Bagikan:

JAKARTA - Kasus penembakan Wakil Ketua Umum Jaringan Media Siber Indonesia (JMSI), Rahimandani, kini dibawa ke tingkat internasional. Ketua Umum JMSI, Teguh Santosa, memaparkan kasus ini dalam Roundtable of International Journalist Organizations di Chongqing, Tiongkok, pada 30 Agustus 2024.

Acara tersebut merupakan bagian dari Belt and Road Journalist Forum (BRJF) yang diadakan oleh All China Journalist Association (ACJA). BRJF adalah kegiatan utama Belt and Road Journalist Network (BRJN) yang didirikan 30 organisasi wartawan di dunia, termasuk Persatuan Wartawan Indonesia (PWI) yang diwakili Teguh Santosa saat masih menjabat sebagai Ketua Bidang Luar Negeri PWI.

Teguh menjelaskan bahwa kekerasan terhadap pers, baik terhadap wartawan maupun pemilik media, masih menjadi ancaman serius. Salah satu contohnya adalah penembakan Rahimandani pada 3 Februari 2023 di Bengkulu, yang hingga kini belum terungkap.

“Sudah lebih dari setahun, namun polisi belum berhasil mengidentifikasi pelaku maupun motif penembakan,” ungkap Teguh dalam keterangannya di Jakarta, Minggu, 8 September.

Rahimandani ditembak oleh dua orang yang berboncengan sepeda motor saat ia dalam perjalanan menuju masjid untuk shalat Jumat. Pelaku melepaskan tembakan dari jarak dekat, namun Rahimandani berhasil selamat meski terluka di tubuh dan lengannya. Hingga kini, pihak kepolisian masih belum mampu menyelesaikan kasus ini.

Pada awalnya, penyelidikan yang dilakukan oleh Kepolisian Daerah Bengkulu terlihat bersemangat, namun seiring waktu kasus ini terhenti. Teguh juga menyatakan kekecewaannya terhadap Dewan Pers yang tidak memberikan perhatian serius. Bahkan, salah satu anggota Dewan Pers sempat mengatakan bahwa kasus ini bukan kekerasan terhadap pers karena Rahimandani bukan wartawan yang bekerja di lapangan.
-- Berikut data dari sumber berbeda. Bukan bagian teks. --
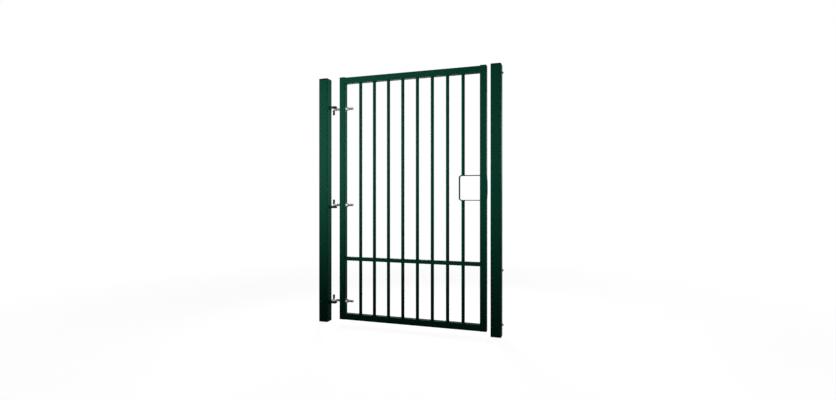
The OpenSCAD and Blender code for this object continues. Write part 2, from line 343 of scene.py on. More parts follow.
def makeZinc(name, look):
    material, tree, shader = newMaterial(name, {"Metallic": 1.0})
    skin = placeGroup(tree, surfaceGrain, -500, 0, zincPlate["grain"])
    skin.inputs["Tone"].default_value = look["colour"]
    skin.inputs["Roughness"].default_value = look["roughness"]
    marks = placeGroup(tree, toolMarks, -500, -300, zincPlate["marks"])
    edges = placeGroup(tree, edgeThinning, -500, 300, zincPlate["edges"])
    cloud = addNoise(tree, -500, 550, zincPlate["cloud"])
    patch = mathNode(tree, "SUBTRACT", -300, 550, cloud.outputs["Fac"], zincPlate["cloudStart"])
    patch = mathNode(tree, "MULTIPLY", -150, 550, patch, zincPlate["cloudGain"], clamp=True)
    patch = mathNode(tree, "SUBTRACT", 0, 550, patch, edges.outputs["Mask"], clamp=True)
    tone = mixColour(tree, 150, 300, patch, skin.outputs["Tone"], look["tarnish"])
    # greasy dirt with painted shade: darker and rougher in thread roots and corners, where ambient shade falls
    greaseAndShade = placeGroup(tree, creviceShadeAndGrime, -300, 800, zincPlate["greaseAndShade"])
    tone = mixColour(tree, 300, 450, greaseAndShade.outputs["Mask"], tone, zincPlate["greaseShadeColour"])
    # painted shade: the colour darkens where the surface faces down
    surface = addNode(tree, "ShaderNodeNewGeometry", -300, 1050)
    upward = addNode(tree, "ShaderNodeSeparateXYZ", -150, 1050)
    tree.links.new(surface.outputs["Normal"], upward.inputs[0])
    under = addNode(tree, "ShaderNodeMapRange", 0, 1050, values=zincPlate["underside"])
    tree.links.new(upward.outputs["Z"], under.inputs["Value"])
    tone = mixColour(tree, 450, 600, under.outputs["Result"], tone, zincPlate["undersideColour"])
    tree.links.new(tone, shader.inputs["Base Color"])
    rough = mathNode(tree, "MULTIPLY", 150, -100, greaseAndShade.outputs["Mask"], zincPlate["greaseRoughness"])
    rough = mathNode(tree, "ADD", 300, -100, rough, skin.outputs["Roughness"], clamp=True)
    tree.links.new(rough, shader.inputs["Roughness"])
    joinBump(tree, shader, marks.outputs["Lines"], zincPlate["bump"])
    return material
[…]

"Dewan Pers berjanji akan memperluas definisi kekerasan terhadap pers, termasuk terhadap pemilik media, tetapi hingga sekarang belum ada tindakan tegas," kata Teguh.

Teguh mengajak komunitas pers internasional untuk mendukung pengungkapan kasus ini dan akan meluncurkan kampanye kesadaran global dalam waktu dekat.

"Kita tidak boleh membiarkan kasus seperti ini berlalu begitu saja. Rahimandani masih hidup dalam ketakutan karena pelakunya belum tertangkap dan masih berkeliaran," tegas Teguh.